The conversation that left the deepest imprint on me was with a New Haven native, who was piloting a mentorship program to partner those who are currently homeless with those who had overcome homelessness. He shared brutally honest stories of young children roaming around the Green late at night, of homeless women being sexually assaulted while sleeping on park benches, and of the city bulldozing homeless encampments. He recounted a story in which he witnessed a homeless man set himself on fire in broad daylight and traumatically described it as the most horrendous, gut-wrenching sight he had seen. These stories brought to light the realities of the Green: these people were fighting against sexual assault, police brutality, and social stigma associated with mental health–issues that we Yalies tout ourselves for championing.
Listening to the endless accounts of injustice, prejudice, and discrimination and realizing my own ignorance added to my cynicism and amplified the powerlessness I felt when thinking about what kind of impact, if any, my actions could have. I questioned where God was in all this. His goodness and His love felt like distant, abstract notions, no longer things that could be tangibly felt. But in Romans 5:8-10, the Apostle Paul writes:
“But God demonstrates his own love for us in this: While we were still sinners, Christ died for us. Since we have now been justified by his blood, how much more shall we be saved from God’s wrath through him! For if, while we were God’s enemies, we were reconciled to him through the death of his Son, how much more, having been reconciled, shall we be saved through his life!”
In the life of Jesus, we see the epitome of God’s justice. Through his sacrifice, mankind, who was running a hell-bound race, was redeemed, and the gap between Creator and creation was bridged. Through Jesus’ blood, we are saved and justified. While our pursuit of justice may seem futile here on Earth, such labor is made meaningful through God who calls us to justice and showed us infinite love by making the ultimate sacrifice. Justice has not been fully realized, but God promises that it draws near (Isaiah 51:4-5). We can institutionalize problems all we want, but they veil the underlying problem of sin. As long as sin remains in the world, we are bound to witness brokenness in the form of systemic injustice. However, in the redeeming work of the cross, we find assurance and certainty in God’s triumph over sin. We may not have the answers to all the questions now, but we can choose to place our hope and trust in the One who does.
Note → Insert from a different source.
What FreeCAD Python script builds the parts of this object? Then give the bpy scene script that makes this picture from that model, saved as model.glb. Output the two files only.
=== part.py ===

If the crucifixion of Jesus represents true justice granted to us, we must then strive to seek justice in the light of the cross. In his article “Only Christians Understand True Social Justice,” Bryce Young writes, “Only justified Christians can seek true social justice without contorting it to keep themselves safe from judgment on their own sin.” A God-centered pursuit of justice begins with the understanding that we are not so different from the people we seek justice for. In Romans 3:23, Paul writes that all have sinned and fall short of the glory of God. We are all undeserving of grace, and we are all in need of a Savior. As Christians, we are justified, not by any of our deeds but only by Christ’s atoning work on the cross. Thus, our pursuit of justice must be grounded in an acceptance of our own limitations and shortcomings as sinners. When we wholeheartedly pursue godly justice, we remove any distinction between the sin responsible for the broken world outside us and the sin that corrupts us from within. We distinguish our perverted notion of justice from God’s perfect notion of justice. It is when we are pained by the things that pain the Father, which include our own depravity, that our hearts align with His and we are able to pursue justice in its truest form.
Pursuing justice in the world also requires us to cultivate a humility that openly acknowledges that we cannot heal our own wounds, resolve our own conflicts, or be our own saviors. We need to acknowledge that as long as we live in a world of sin, the world will inevitably be saturated with brokenness and suffering. We’re not in our eternal home yet. But this must not make us complacent in our fight to see godly justice realized here on Earth to its fullest extent. We Christians, as those who know we are justified through Christ, must be the ones on the front lines fighting to champion the poor and the weak, serving as mouths for the mute (Proverbs 31:8), eyes for the blind, feet for the lame (Job 29:15), and fathers for the fatherless (Isaiah 1:17). We must engage in intimate conversation and offer every person the dignity he or she deserves as a human being. We must seek to know this city as a home apart from what Yale has to offer and as a city sought after by God. And in doing so, we reflect glimpses of God’s infinite love and serve as witnesses to the reality of the coming kingdom, which we wait for in eager anticipation: a kingdom with no more tears, death, mourning, sorrow, or pain in which the old order of things have passed away (Revelation 21:4).